Bulldozers, have figured in other cases also. Sonali Phogat, a BJP leader and 2008 national vice president of BJP Mahila Morcha, went to Curlies restaurant in Anjuna along with her PA Sudhir Sangwan and her partner Sukhwinder. There she was forcibly given drugs. Sonali’s condition deteriorated due to an overdose and she passed away. Curlies restaurant was marked for demolition for flouting the coastal zone regulations. The National Green Tribunal, upheld the Goa Coastal Zone Management Authority’s earlier order to demolish the shack. With lightning speed, bulldozers demolished the restaurant, restrained only by a SC order, which stayed the demolition of that part of the restaurant whose legality was not disputed.

The restaurant has been functioning for nearly 40 years and has been in the news before, for shady activities. One can’t help wondering if the death of a BJP functionary lubricated the wheels of justice; again, destroying a crime scene. Take the case of Narayan Rane’s bungalow. The BMC issued notices to the firm owned by Rane, questioning the unauthorised alterations to their eight-storey bungalow at Juhu, and asked why it should not be demolished. The Bombay HC ordered the demolition and reprimanded the BMC for their inconsistencies in first refusing an NOC and later, granting it on a second application. The SC dismissed the firm’s plea challenging the HC order and gave the firm three months to demolish the structure, failing which the BMC should act as per the law. Have the bulldozers run out of fuel in this case?

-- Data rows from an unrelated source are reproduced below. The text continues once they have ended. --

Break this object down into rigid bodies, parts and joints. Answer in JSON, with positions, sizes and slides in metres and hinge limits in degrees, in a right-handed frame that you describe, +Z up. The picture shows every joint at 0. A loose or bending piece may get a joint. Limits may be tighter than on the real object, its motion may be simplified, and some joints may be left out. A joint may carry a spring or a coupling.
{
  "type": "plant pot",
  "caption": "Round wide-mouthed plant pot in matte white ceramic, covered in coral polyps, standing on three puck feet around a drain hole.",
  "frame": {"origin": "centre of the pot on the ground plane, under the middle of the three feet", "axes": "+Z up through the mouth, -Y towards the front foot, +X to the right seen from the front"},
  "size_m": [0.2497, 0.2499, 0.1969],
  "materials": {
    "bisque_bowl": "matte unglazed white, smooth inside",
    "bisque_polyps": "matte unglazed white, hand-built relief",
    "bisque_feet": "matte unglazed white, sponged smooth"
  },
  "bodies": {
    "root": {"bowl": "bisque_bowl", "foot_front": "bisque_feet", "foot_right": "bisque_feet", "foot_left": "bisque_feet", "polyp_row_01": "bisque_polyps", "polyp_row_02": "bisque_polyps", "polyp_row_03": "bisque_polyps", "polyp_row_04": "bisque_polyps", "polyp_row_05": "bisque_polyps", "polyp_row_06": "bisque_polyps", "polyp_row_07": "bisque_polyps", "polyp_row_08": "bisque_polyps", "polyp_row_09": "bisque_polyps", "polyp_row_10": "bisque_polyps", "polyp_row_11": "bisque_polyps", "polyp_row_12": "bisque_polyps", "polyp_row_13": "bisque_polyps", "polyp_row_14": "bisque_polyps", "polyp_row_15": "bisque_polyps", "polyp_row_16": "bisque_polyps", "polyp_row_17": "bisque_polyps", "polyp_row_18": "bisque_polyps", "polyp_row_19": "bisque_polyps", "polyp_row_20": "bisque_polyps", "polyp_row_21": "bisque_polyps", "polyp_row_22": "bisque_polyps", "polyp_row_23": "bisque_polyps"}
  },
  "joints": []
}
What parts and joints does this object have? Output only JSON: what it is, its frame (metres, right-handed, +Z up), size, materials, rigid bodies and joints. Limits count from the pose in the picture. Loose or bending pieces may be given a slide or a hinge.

The village panchayat of Se, Old Goa had, in January, issued a show cause notice to the owner of the bungalow in Ella village. The legality of the permissions given for a construction at the heritage site were questioned and a demolition demanded. Hearings have been deliberately delayed and dragged on, on one pretext or another even as Union minister for tourism and culture G Krishan Reddy in a reply to the TMC VP, Luizinho Faleiro, admitted that laws were violated when the structure came up. That being the case, where are the bulldozers? Waiting for fuel?

The term “bulldozers politics” emerged in UP under the Yogi Adityanath government. He even earned the nickname ‘Bulldozer Baba,’. MP’s Shivraj Singh Chouhan, followed with a copycat act, earning the nickname ‘Bulldozer Mama’. More than 50 properties were destroyed in Madhya Pradesh’s Khargone district, including 16 homes and 29 stores of accused stone pelters. Karnataka followed suit with similar demands to demolish the properties of riot accused. Bear in mind that there is no provision in law for the bulldozing of any property solely because the owner stands accused of a crime. The order must come from a court and is viable only if the construction is illegal and against the provisions of building rules, in force. In April, following communal violence in Delhi’s Jahangirpuri, local authorities ordered the demolition of certain structures in an eviction and anti-encroachment drive. The SC intervened to stop the demolition; and had to issue a second order when the first was ignored for an hour. Street carts and even registered legal buildings were destroyed. 

The practice has now spread from UP and MP, to Delhi, Gujarat, Rajasthan, Karnataka and Uttarakhand. It has emerged as an extrajudicial tool, a power statement, not only against accused criminals but also targeting minority communities; a tool for intimidation for political ends. I suppose that is still better than the spectacle of being arrested, tied to a pole, and publicly flogged by plain clothes police officers, in Undhela, Gujarat, in the name of justice.